Data visualization is one of the most important skills in Data Science. Not just for the fact that visualization is important presenting results, but also to have an intuitive way to communicate Data Science and Statistics with the key stakeholders in Business, Research and other Industries.
R is one of the best (probably the best) programming languages for Data visualization and in this article i will create a summary of 15 libraries for Data Viz in different domains.
- ggplot2 - Of course this is the first library. One of the best and the most popular Data Viz libraries ever. Focused mostly on Data Viz and applicable in almost any methodological setting / domain. Additionally, ggplot has one of most advanced esthetics capabilities of all and everything can be customized for different purposes. It is also the main driver of large number of other Data visualizations in different packages. My favorite use - almost every segment of Data Science visualization.
- ggpubr - ggplot based package for publication ready plots. Essential for most R programmers working in Research publication area. One of my favorite packages for Research Data Visualization.
- PerformanceAnalytics - Not just for the fact that its very good for Time Series plots, this package is also well adapted for Econometrics, Financial, Risk analytics and many other areas.
- rayshader - This package is so advanced that it brings the features of R visualization to the level of top Graphical design software.
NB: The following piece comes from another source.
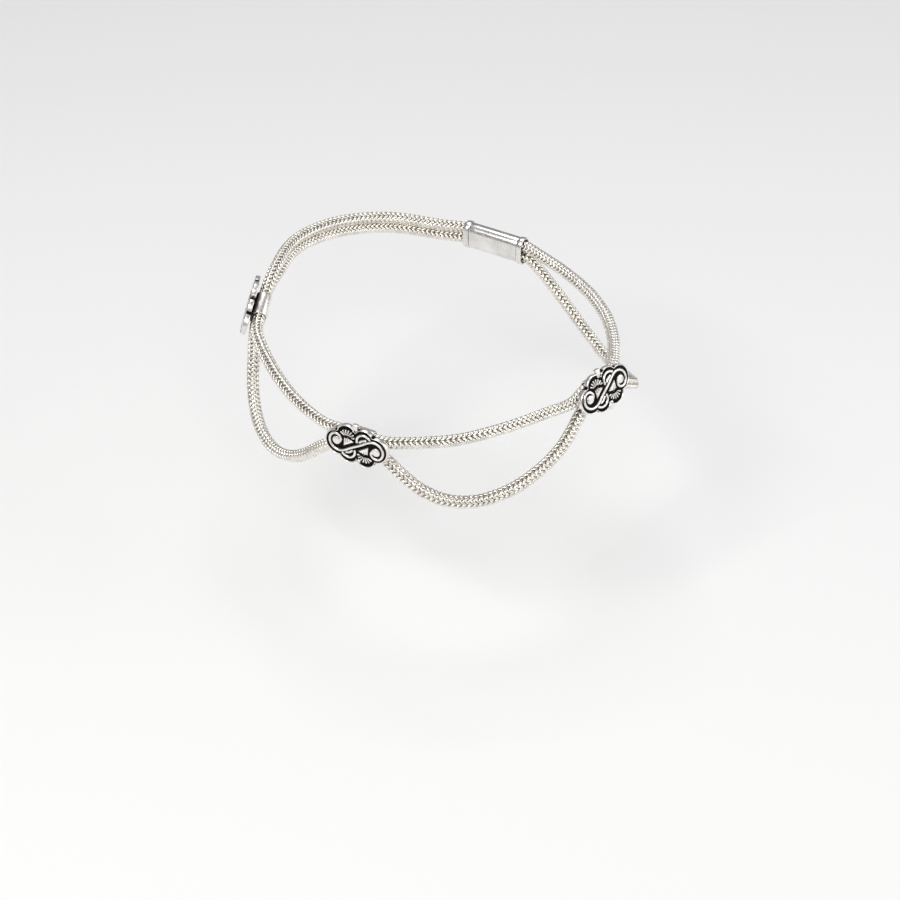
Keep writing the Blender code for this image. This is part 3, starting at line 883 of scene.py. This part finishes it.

Very useful in advanced GIS, geospatial data visualization.
- facto_extra - This package will indeed produce ggplot2 based visualization and is fantastic for Exploratory data analysis, PCA, Factor analysis, different types of clustering and produces plots with great visuals. One of the best things about facto_extra is that is very easy and straightforward to use. My favorite use - Visualization in Unsupervised Machine Learning.
- lattice - A package which is very well adapted to what is needed in Research publication based Data Analysis, from barplots and boxplots to histograms and regressions lines. These visualizations are essential for Research Data Analysts and are very well implemented in lattice. Another area where lattice is great is making subplots within one plot.
- RColorBrewer - Making sure that even the finest details like color palletes are fine tuned is another aspect of R Data Visualization. By far one of the best packages for this is RColorBrewer.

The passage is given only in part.